…Однажды в душные летние сумерки двое руководителей санитарных дружин города, где свирепствует чума и установлен карантин, воспользовавшись своими особыми пропусками, минуют сторожевое оцепление и спускаются к морю выкупаться. Блаженство, которое испытывают измотанные мужчины, погрузившись в ласковую воду и ощутив себя «одинокими, вдали от мира, освобожденными наконец от города и чумы», – это знакомый уже по «Постороннему» праздник слияния с природной благодатью. Только теперь эта ценность, перед которой все остальные меркли и выглядели пустой выдумкой, теряет прежнее исключительное положение, оказывается зависимой и подчиненной. У «постороннего» счастье и долг враждовали, между ними пролегла пропасть. В «Чуме» Камю перебрасывает над ней мостик. Кое-кем из жертв чумы временами овладевает соблазн махнуть рукой на все на свете, поскольку, мол, все равно умрем, и предаться, подобно «постороннему», уединенным «пиршествам плоти» посреди бесчинствующей кругом погибели. Однако на сей раз они запрещают себе роскошь столь заманчивого выхода.
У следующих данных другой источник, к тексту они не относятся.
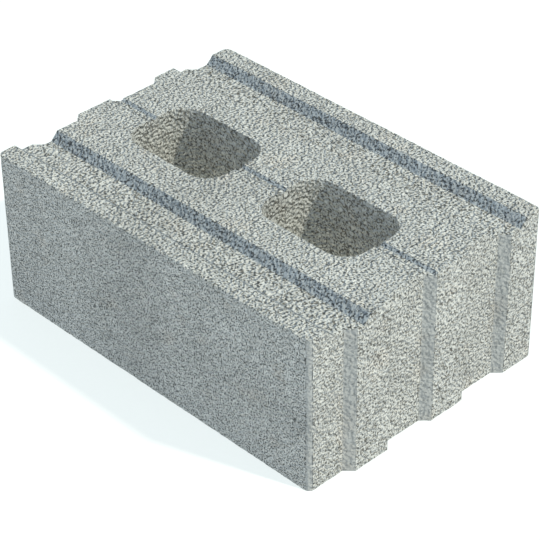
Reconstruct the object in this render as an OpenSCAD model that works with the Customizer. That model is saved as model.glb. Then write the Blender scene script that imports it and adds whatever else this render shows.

Возвращаясь после купанья назад, один из друзей думает, что «болезнь на минуту забыла о них, это было хорошо, но теперь надо снова браться за дело». Участь окружающих ничуть не трогала «постороннего» («какое мне дело до смерти других?»), и выбравшись из стен бедствующего города, он бы по доброй воле обратно вряд ли пошел.
И эта разница ощутимо свидетельствует о возмужании мысли Камю в пору Сопротивления, когда воочию обнажилась крайне сомнительная изнанка мифа «языческого спасения». То, что некогда служило ключевой установкой всего жизнечувствия, в ходе серьезного пересмотра сохранилось лишь как отдельный момент, включенный, однако, в иную, граждански-гуманистическую иерархию ценностей на правах одного из слагаемых, оттенка. «Сравнительно с “Посторонним” “Чума”, бесспорно, знаменует собой, – считал сам Камю, – переход от одинокого бунтарства к признанию нашей принадлежности и к сообществу людей, чью борьбу необходимо сделать своей собственной. И если существует эволюция от “Постороннего” к “Чуме”, то в направлении солидарности и соучастия».
Правда, эта гуманистическая перестройка идет преимущественно в верхних, нравственно-поведенческих этажах миросозерцания Камю, не только не затрагивая, даже усугубляя пантрагическую плотность их общефилософского основания. Растерянных и нелепых законоблюстителей из «Постороннего» – посланцев всего того, что отчуждает личность, замещает враг гораздо более грозный и неодолимый – смертоносная болезнь, воплощающая вселенское зло. Совсем иначе выглядят в «Чуме» и те алжирские края, где «посторонний» недавно «бракосочетался» с приветливой природой, – теперь это выжженный зноем, посеревший от пыли, громоздящийся посреди голого плато город Оран, уродливый и бездушный. Да и само повествование в «Чуме» суше, аскетичнее. Деловито и сдержанно ведет летопись одного чумного года озабоченно-усталый доктор Риё, организатор защиты от вспыхнувшей нежданно-негаданно эпидемии. Впрочем, в своем авторстве он признается лишь к самому концу, так что даже пережитое лично им подано как часть «коллективной истории» – беспристрастного, хотя и не равнодушного протокольного свидетельства не о чьей-то биографии (или ее отрезке) и не о какой-нибудь семье, а гораздо шире: о «наших согражданах». Летописец выводит нас за пределы трагедии одного, приобщая к катастрофическому уделу всех и каждого. Исчезли вольные просторы приморья – жители Орана заперты от мала до велика в крепостной ограде лицом к лицу со смертельной опасностью. Здесь все жертвы: зараза настигает без разбора преступников и праведников, детей и стариков, малодушных и мужественных. Рамки книги всеохватывающи, речь в ней не о столкновении личности со своей средой, не о противоборстве правых и неправых, а о жестокой встрече поголовно всех с вездесущим и безликим «бичом» человечества – Чумой.